> Set task
Return every line below in which "joints" appears.

> Recorded data
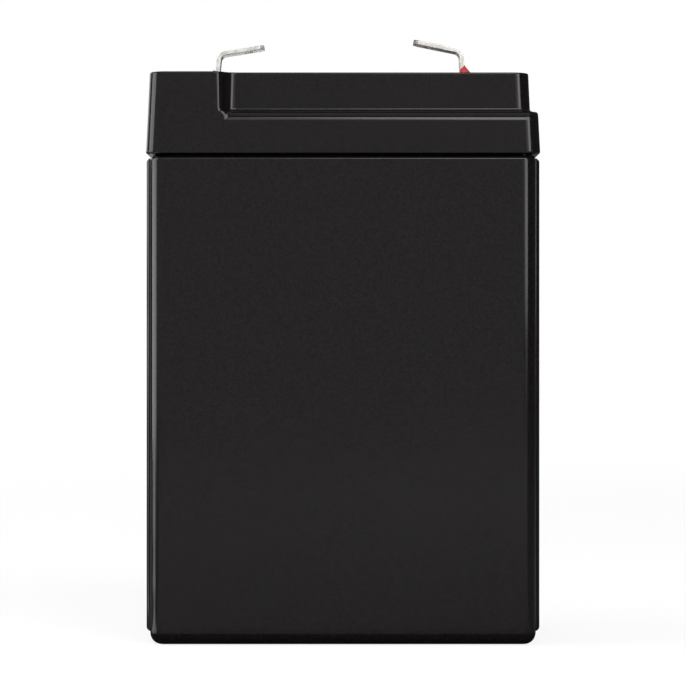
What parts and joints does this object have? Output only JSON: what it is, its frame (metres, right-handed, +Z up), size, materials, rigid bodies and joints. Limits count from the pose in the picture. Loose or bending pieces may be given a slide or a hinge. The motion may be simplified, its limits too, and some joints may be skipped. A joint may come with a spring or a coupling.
{
  "type": "sealed lead-acid battery",
  "caption": "Small upright sealed lead-acid battery: plain black moulded case, two-tier lid with a recessed edge, and bent blade terminals set in resin.",
  "frame": {"origin": "middle of the container's flat foot", "axes": "+Z up the case to the terminals; X along the case's long side, with the positive terminal at +X; the front is the -Y side"},
  "size_m": [0.07, 0.047, 0.1088],
  "materials": {
    "case_plastic": "black moulded ABS, satin with a fine grain",
    "cap_rubber": "black rubber, dull",
    "tinned_brass": "tin plated, bright with fine scratches",
    "red_resin": "red potting resin, glossy",
    "dark_resin": "dark potting resin, glossy",
    "lead": "grey spongy lead, dull",
    "lead_oxide": "brown lead dioxide paste, matt",
    "glass_mat": "white absorbent glass mat"
  },
  "bodies": {
    "root": {"container": "case_plastic", "lid": "case_plastic", "vent_cover": "case_plastic", "valve_cap_1": "cap_rubber", "valve_cap_2": "cap_rubber", "valve_cap_3": "cap_rubber", "terminal_negative": "tinned_brass", "terminal_positive": "tinned_brass", "resin_negative": "dark_resin", "resin_positive": "red_resin", "negative_plates_1": "lead", "negative_plates_2": "lead", "negative_plates_3": "lead", "positive_plates_1": "lead_oxide", "positive_plates_2": "lead_oxide", "positive_plates_3": "lead_oxide", "separator_1_1": "glass_mat", "separator_1_2": "glass_mat", "separator_1_3": "glass_mat", "separator_2_1": "glass_mat", "separator_2_2": "glass_mat", "separator_2_3": "glass_mat", "separator_3_1": "glass_mat", "separator_3_2": "glass_mat", "separator_3_3": "glass_mat"}
  },
  "joints": []
}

> Answer in full
What parts and joints does this object have? Output only JSON: what it is, its frame (metres, right-handed, +Z up), size, materials, rigid bodies and joints. Limits count from the pose in the picture. Loose or bending pieces may be given a slide or a hinge. The motion may be simplified, its limits too, and some joints may be skipped. A joint may come with a spring or a coupling.
  "joints": []